一番大切な人は自分
自分を愛すること、自分を大切に扱うことは、私にとって、とても難しいことだった。
家庭でも義務教育でも、そんなこと教えてもらえなかった。周りに迷惑をかけるなとか他人に優しくしろとか社会の役に立てとかは繰り返し言われたけど、「自分を愛しなさい」とは教えてもらえなかった。
性自認と性的指向の揺らぎ、周囲との価値観や感性の違いから、思春期〜青春期の私は自己受容が困難だった。
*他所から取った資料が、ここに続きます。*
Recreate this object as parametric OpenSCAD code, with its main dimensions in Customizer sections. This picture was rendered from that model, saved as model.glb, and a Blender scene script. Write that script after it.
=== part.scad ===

自己否定と自己嫌悪と肥大した自尊心とを抱えた、自意識おばけになっていた。
精神科に通いながら社会生活を営み、数年に一度は症状が悪化し、「どうも自分を大切に出来ないと同じことの繰り返しになるようだぞ」と、私が明確に気づけたのは20代の終わりだった。
時を経て、以前よりはだいぶ自分を大切にできるようになった、が、「相手の役に立つことで満たされようとする」嗜癖を持つ自分が、自分をないがしろにしないようにすることはなかなか難しく、今も試行錯誤の途中だ。途中だから、「一番大切な人は自分」と言っておきたいし、自分に言い聞かせたい。